Fonte: O GloboAutora: Andrea Ramal

 

Além da situação de miséria extrema, que faz com que milhões de venezuelanos deixem o país até mesmo a pé, enfrentando as piores condições migratórias, a Venezuela padece de mais um mal: o de ter seu sistema educacional desmoronando.

O relato de professores venezuelanos é dramático: diariamente, 70% dos estudantes não comparecem à escola. A falta de luz e de água, a falta de merenda e de transporte deixam milhares de salas de aula vazias.

Em torno de 50% dos professores também são obrigados a faltar ao trabalho todos os dias, porque não têm dinheiro para o transporte ou porque faltam alimentos em suas casas. Muitas crianças já abandonaram os estudos. “Quem pode aprender passando fome?”, desabafa um professor venezuelano no site do jornal “El Nacional” — veículo cuja versão impressa deixou de circular no fim de 2018 devido à pressão do governo.

No entanto, Nicolás Maduro mantém o discurso de que, na Venezuela, a educação é prioridade. Ele comemora ter praticamente zerado o analfabetismo e aumentado a escolaridade. Reafirma que a educação venezuelana está entre as melhores do mundo.

Seria possível checar estas afirmações analisando o desempenho dos estudantes venezuelanos no Pisa — o exame internacional de medição de competências dos estudantes.
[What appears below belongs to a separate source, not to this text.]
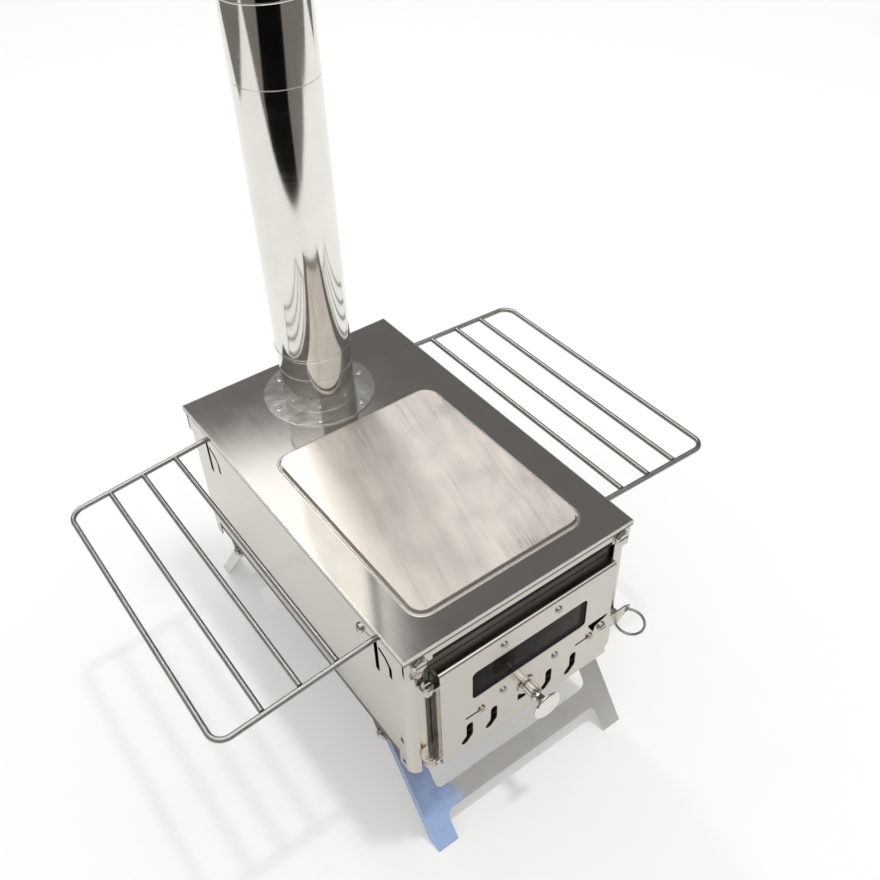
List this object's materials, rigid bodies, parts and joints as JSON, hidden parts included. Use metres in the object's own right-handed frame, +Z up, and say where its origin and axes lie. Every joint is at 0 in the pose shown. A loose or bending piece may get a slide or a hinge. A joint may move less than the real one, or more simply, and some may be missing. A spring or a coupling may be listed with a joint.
{
  "type": "tent wood stove",
  "caption": "Folding stainless wood stove with a hinged glass door, sliding air shutter, drop latch, swing-up side racks, folding legs and a stacked flue pipe.",
  "frame": {"origin": "centre of the bounding box's footprint, on the ground", "axes": "+Z up along the flue pipe, the door faces -Y, +X to the right of someone facing the door"},
  "size_m": [0.4372, 0.3694, 0.7542],
  "materials": {
    "satin_stainless": "satin",
    "top_stainless": "brushed",
    "hot_plate_stainless": "brushed",
    "mirror_stainless": "mirror",
    "screw_steel": "satin",
    "wire_stainless": "polished",
    "leg_stainless": "satin",
    "heat_glass": "polished",
    "grate_stainless": "dull"
  },
  "bodies": {
    "firebox": {"top_plate": "top_stainless", "hot_plate": "hot_plate_stainless", "left_side_panel": "satin_stainless", "right_side_panel": "satin_stainless", "front_frame": "satin_stainless", "inner_front_wall": "satin_stainless", "rear_panel": "satin_stainless", "bottom_pan": "satin_stainless", "top_stiffener": "satin_stainless", "smoke_baffle": "satin_stainless", "corner_screws": "screw_steel", "corner_screw_nuts": "screw_steel", "side_screws": "screw_steel", "side_screw_nuts": "screw_steel", "flue_collar": "mirror_stainless", "flue_rivets": "mirror_stainless", "hinge_bracket": "satin_stainless", "hinge_pivot_screws": "screw_steel", "hinge_pivot_nuts": "screw_steel", "leg_pivot_screws": "screw_steel", "leg_pivot_washers": "screw_steel", "leg_pivot_nuts": "screw_steel"},
    "door": {"door_panel": "satin_stainless", "door_hinge_leaf": "satin_stainless", "window_glass": "heat_glass", "glass_retainer": "satin_stainless", "window_screws": "screw_steel", "window_nuts": "screw_steel", "door_knob": "mirror_stainless", "knob_washer": "screw_steel", "knob_nut": "screw_steel", "latch_screw": "screw_steel", "latch_nut": "screw_steel"},
    "shutter": {"air_shutter": "satin_stainless", "shutter_guide_screws": "screw_steel", "shutter_guide_nuts": "screw_steel"},
    "latch": {"latch_lever": "satin_stainless"},
    "ring": {"latch_ring": "wire_stainless"},
    "left_rack": {"left_rack_frame": "wire_stainless", "left_rack_bars": "wire_stainless"},
    "right_rack": {"right_rack_frame": "wire_stainless", "right_rack_bars": "wire_stainless"},
    "front_legs": {"front_leg_frame": "leg_stainless"},
    "rear_legs": {"rear_leg_frame": "leg_stainless"},
    "chimney_lower": {"chimney_section_1": "mirror_stainless"},
    "chimney_upper": {"chimney_section_2": "mirror_stainless"},
    "grate": {"fire_grate": "grate_stainless"}
  },
  "joints": [
    {"name": "door_hinge", "type": "hinge", "parent": "firebox", "child": "door", "pos_m": [-0.0865, -0.15895, 0.146], "axis": [0, 0, 1], "range_deg": [-135, 0]},
    {"name": "shutter_slide", "type": "slide", "parent": "door", "child": "shutter", "axis": [1, 0, 0], "range_m": [-0.012, 0]},
    {"name": "latch_pivot", "type": "hinge", "parent": "door", "child": "latch", "pos_m": [0.0737, -0.15895, 0.1297], "axis": [0, 1, 0], "range_deg": [0, 7]},
    {"name": "ring_swing", "type": "hinge", "parent": "latch", "child": "ring", "pos_m": [0.1025, -0.15895, 0.1261], "axis": [0, -1, 0], "range_deg": [0, 90]},
    {"name": "left_rack_swing", "type": "hinge", "parent": "firebox", "child": "left_rack", "pos_m": [-0.1024, 0.00405, 0.2115], "axis": [0, 1, 0], "range_deg": [0, 90]},
    {"name": "right_rack_swing", "type": "hinge", "parent": "firebox", "child": "right_rack", "pos_m": [0.1024, 0.00405, 0.2115], "axis": [0, 1, 0], "range_deg": [-90, 0]},
    {"name": "front_legs_fold", "type": "hinge", "parent": "firebox", "child": "front_legs", "pos_m": [0, -0.10995, 0.085], "axis": [1, 0, 0], "range_deg": [0, 125]},
    {"name": "rear_legs_fold", "type": "hinge", "parent": "firebox", "child": "rear_legs", "pos_m": [0, 0.11805, 0.085], "axis": [1, 0, 0], "range_deg": [-125, 0]},
    {"name": "chimney_lower_lift", "type": "slide", "parent": "firebox", "child": "chimney_lower", "axis": [0, 0, 1], "range_m": [0, 0.055]},
    {"name": "chimney_upper_lift", "type": "slide", "parent": "chimney_lower", "child": "chimney_upper", "axis": [0, 0, 1], "range_m": [0, 0.055]},
    {"name": "grate_lift", "type": "slide", "parent": "firebox", "child": "grate", "axis": [0, 0, 1], "range_m": [0, 0.03]}
  ]
}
No entanto, a Venezuela é um dos poucos da América Latina que não participam deste programa da OCDE.

O governo de Maduro segue uma linha de pensadores que considera o Pisa uma invenção do neoliberalismo e que defende não ser possível comparar estudantes de países diferentes com provas de Matemática, Ciências e Linguagem.

Todos concordamos que a educação é muito mais do que isso e que os sistemas educativos devem ser avaliados também a partir de vários outros critérios, que envolvem desde a formação cidadã até o contexto histórico-social em que o ensino acontece. Mas a prova Pisa é um indicador relevante, porque mede as competências mais básicas, para ajudar a identificar lacunas e fornecer elementos para políticas educacionais. A aplicação de avaliações de qualidade, seja o Pisa ou outro exame análogo, deveria ser entendida como direito de todo estudante.

A Colômbia, por exemplo, bem ao lado da Venezuela, fez uma ampla reforma baseada justamente em avaliações da qualidade, que derivaram num programa de investimento na melhoria do ensino e no direcionamento específico para a correção de problemas nas escolas com desempenho insatisfatório. O resultado é notável: a Colômbia já aumentou a pontuação no Pisa, ficando inclusive acima do Brasil. As provas na educação são como os exames na medicina: fornecem dados fundamentais para prevenir, agir e curar. Porém, para isso, é preciso se expor — o que nem todos têm vontade de fazer.